「統計解析のための線形代数」復習筆記7
分解平方和 1
樣本量均爲 \(n\) 的兩變量 \(z, \hat{z}\) 如下表,已知這兩個變量滿足條件:
\(\bar{z}=\frac{1}{n}\sum\limits_{i=1}^nz_i=\frac{1}{n}\sum\limits_{i=1}^n\hat{z}_i=\bar{\hat{z}},\)
\(\sum\limits_{i=1}^n(z_i-\hat{z_i})(\hat{z_i}-\bar{z})=0\)
個体の番号 | 変量 \(z\) | 変量 \(\hat{z}\) |
---|---|---|
\(1\) | \(z_1\) | \(\hat{z}_1\) |
\(2\) | \(z_2\) | \(\hat{z}_2\) |
\(\vdots\) | \(\vdots\) | \(\vdots\) |
\(i\) | \(z_i\) | \(\hat{z}_i\) |
\(\vdots\) | \(\vdots\) | \(\vdots\) |
\(n\) | \(z_n\) | \(\hat{z}_n\) |
此時我們有:
- 全平方和(全変動,總平方和,總變動, Total sum of Squares):
\(S_T=(z_i-\bar{z})^2+(z_2-\bar{z})^2+\cdots+(z_n-\bar{z})^2\\ \;\;\;\;=\sum\limits_{i=1}^n(z_i-\bar{z})^2\) - 回歸平方和(回歸變動,Regression sum of Squares)

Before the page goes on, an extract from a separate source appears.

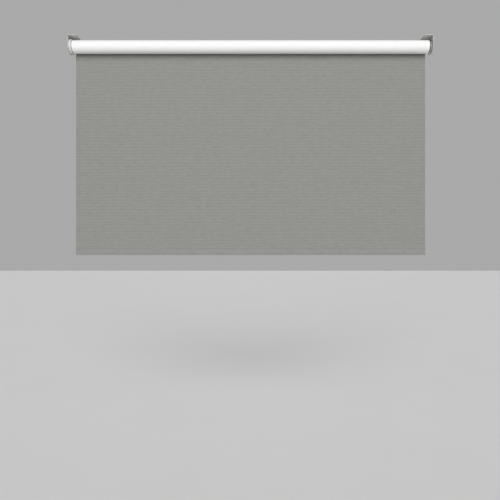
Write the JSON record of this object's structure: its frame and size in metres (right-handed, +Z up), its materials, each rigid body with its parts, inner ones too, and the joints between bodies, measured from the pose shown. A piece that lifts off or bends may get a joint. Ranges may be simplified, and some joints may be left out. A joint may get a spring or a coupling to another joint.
{
  "type": "roller blind",
  "caption": "Cordless motorised roller blind: opaque fabric winds on a tube between ceiling brackets and hangs to a weighted hem.",
  "frame": {"origin": "centre of the four ceiling screw holes, on the faces of the brackets that meet the ceiling", "axes": "+X along the roller with the motor at -X, +Y towards the window, +Z up to the ceiling"},
  "size_m": [1.186, 0.055, 0.713],
  "materials": {
    "bracket_steel": "light grey powder coat, fine texture",
    "socket_plastic": "moulded nylon, satin",
    "rivet_steel": "zinc plated, satin",
    "head_plastic": "white moulded plastic, satin",
    "screw_steel": "zinc plated",
    "port_steel": "bright nickel plate",
    "bung_rubber": "soft matte",
    "button_plastic": "satin",
    "black_plastic": "matte",
    "light_lens": "clear tinted lens, glossy",
    "housing_aluminium": "drawn, satin",
    "cradle_plastic": "matte moulded",
    "cell_sleeve": "shrink sleeve, semi-gloss",
    "nickel_strip": "bright",
    "circuit_board": "solder mask, semi-gloss",
    "wire_insulation": "soft vinyl",
    "brush_carbon": "sintered, matte",
    "can_steel": "zinc plated",
    "magnet_ferrite": "ground, dull",
    "bush_bronze": "sintered bronze",
    "rotor_steel": "laminated core with steel shaft",
    "gear_plastic": "acetal, satin",
    "carrier_metal": "machined",
    "wheel_plastic": "moulded nylon, satin",
    "tube_aluminium": "extruded, satin",
    "tape_film": "double-sided tape",
    "cloth_coated_back": "white acrylic coating over fine weave",
    "cloth_grey_face": "mid grey fine plain weave, matte",
    "pin_steel": "turned, bright",
    "spring_steel": "spring wire",
    "hem_aluminium": "extruded, satin",
    "cap_plastic": "satin"
  },
  "bodies": {
    "frame": {"left_bracket": "bracket_steel", "right_bracket": "bracket_steel", "left_socket": "socket_plastic", "right_socket": "socket_plastic", "left_rivets": "rivet_steel", "right_rivets": "rivet_steel", "motor_head": "head_plastic", "head_screws": "screw_steel", "charge_port": "port_steel", "set_switch": "black_plastic", "status_light": "light_lens", "motor_housing": "housing_aluminium", "battery_cradle": "cradle_plastic", "battery_cells": "cell_sleeve", "battery_tabs": "nickel_strip", "control_board": "circuit_board", "motor_leads": "wire_insulation", "brush_cap": "black_plastic", "carbon_brushes": "brush_carbon", "motor_can": "can_steel", "field_magnets": "magnet_ferrite", "motor_bushes": "bush_bronze", "gearbox_case": "gear_plastic", "output_bush": "bush_bronze", "housing_end_plug": "cradle_plastic", "housing_screws": "screw_steel"},
    "roller": {"roller_tube": "tube_aluminium", "fabric_roll": "cloth_coated_back", "fabric_tape": "tape_film", "crown_ring": "wheel_plastic", "drive_wheel": "wheel_plastic", "drive_clip": "screw_steel", "output_shaft": "carrier_metal", "idle_plug": "head_plastic", "idle_cap": "cradle_plastic", "idle_spring": "spring_steel"},
    "hem": {"hem_pocket": "cloth_grey_face", "hem_bar": "hem_aluminium", "hem_cap_left": "cap_plastic", "hem_cap_right": "cap_plastic", "fabric_panel": "cloth_grey_face"},
    "rotor": {"motor_rotor": "rotor_steel"},
    "first_carrier": {"first_carrier": "carrier_metal"},
    "idle_pin": {"idle_pin": "pin_steel"},
    "set_button": {"set_button": "button_plastic"},
    "port_bung": {"port_bung": "bung_rubber"},
    "first_planet_1": {"first_planet_1": "gear_plastic"},
    "second_planet_1": {"second_planet_1": "gear_plastic"},
    "first_planet_2": {"first_planet_2": "gear_plastic"},
    "second_planet_2": {"second_planet_2": "gear_plastic"},
    "first_planet_3": {"first_planet_3": "gear_plastic"},
    "second_planet_3": {"second_planet_3": "gear_plastic"}
  },
  "joints": [
    {"name": "roller_turn", "type": "hinge", "parent": "frame", "child": "roller", "pos_m": [0, 0, -0.029], "axis": [1, 0, 0], "range_deg": [-1800, 1800]},
    {"name": "hem_slide", "type": "slide", "parent": "frame", "child": "hem", "axis": [0, 0, 1], "range_m": [-0.6465, 0.6465], "deforming": ["fabric_panel"]},
    {"name": "motor_turn", "type": "hinge", "parent": "frame", "child": "rotor", "pos_m": [0, 0, -0.029], "axis": [1, 0, 0], "range_deg": [-36460, 36460]},
    {"name": "first_carrier_turn", "type": "hinge", "parent": "frame", "child": "first_carrier", "pos_m": [0, 0, -0.029], "axis": [1, 0, 0], "range_deg": [-8110, 8110]},
    {"name": "first_planet_1_spin", "type": "hinge", "parent": "first_carrier", "child": "first_planet_1", "pos_m": [-0.224, 0, -0.03508], "axis": [1, 0, 0], "range_deg": [-22690, 22690]},
    {"name": "first_planet_2_spin", "type": "hinge", "parent": "first_carrier", "child": "first_planet_2", "pos_m": [-0.224, 0.00526, -0.02596], "axis": [1, 0, 0], "range_deg": [-22690, 22690]},
    {"name": "first_planet_3_spin", "type": "hinge", "parent": "first_carrier", "child": "first_planet_3", "pos_m": [-0.224, -0.00526, -0.02596], "axis": [1, 0, 0], "range_deg": [-22690, 22690]},
    {"name": "second_planet_1_spin", "type": "hinge", "parent": "roller", "child": "second_planet_1", "pos_m": [-0.2125, 0, -0.03508], "axis": [1, 0, 0], "range_deg": [-5050, 5050]},
    {"name": "second_planet_2_spin", "type": "hinge", "parent": "roller", "child": "second_planet_2", "pos_m": [-0.2125, 0.00526, -0.02596], "axis": [1, 0, 0], "range_deg": [-5050, 5050]},
    {"name": "second_planet_3_spin", "type": "hinge", "parent": "roller", "child": "second_planet_3", "pos_m": [-0.2125, -0.00526, -0.02596], "axis": [1, 0, 0], "range_deg": [-5050, 5050]},
    {"name": "idle_pin_press", "type": "slide", "parent": "roller", "child": "idle_pin", "axis": [-1, 0, 0], "range_m": [0, 0.005], "stiffness_N_per_m": 1200, "springref_m": -0.004, "deforming": ["idle_spring"]},
    {"name": "set_button_press", "type": "slide", "parent": "frame", "child": "set_button", "axis": [0, -0.6157, 0.788], "range_m": [0, 0.0005], "stiffness_N_per_m": 800, "springref_m": -0.0005},
    {"name": "port_bung_pull", "type": "slide", "parent": "frame", "child": "port_bung", "axis": [0, 0, -1], "range_m": [0, 0.01]}
  ],
  "couplings": [
    {"joint": "hem_slide", "follows": "roller_turn", "m_per_rad": 0.020575},
    {"joint": "motor_turn", "follows": "roller_turn", "ratio": 20.25},
    {"joint": "first_carrier_turn", "follows": "roller_turn", "ratio": 4.5},
    {"joint": "first_planet_1_spin", "follows": "roller_turn", "ratio": -12.6},
    {"joint": "first_planet_2_spin", "follows": "roller_turn", "ratio": -12.6},
    {"joint": "first_planet_3_spin", "follows": "roller_turn", "ratio": -12.6},
    {"joint": "second_planet_1_spin", "follows": "roller_turn", "ratio": -2.8},
    {"joint": "second_planet_2_spin", "follows": "roller_turn", "ratio": -2.8},
    {"joint": "second_planet_3_spin", "follows": "roller_turn", "ratio": -2.8}
  ]
}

\(S_R=(\hat{z_1}-\bar{\hat{z}})^2+(\hat{z_2}-\bar{\hat{z}})^2+\cdots+(\hat{z_n}-\bar{\hat{z}})^2\\ \;\;\;\;=\sum\limits_{i=1}^n(\hat{z_i}-\bar{\hat{z}})^2=\sum\limits_{i=1}^n(\hat{z_i}-\bar{z})^2\) - 殘差平方和(誤差平方和,殘差變動,誤差變動,residual sum of Squares)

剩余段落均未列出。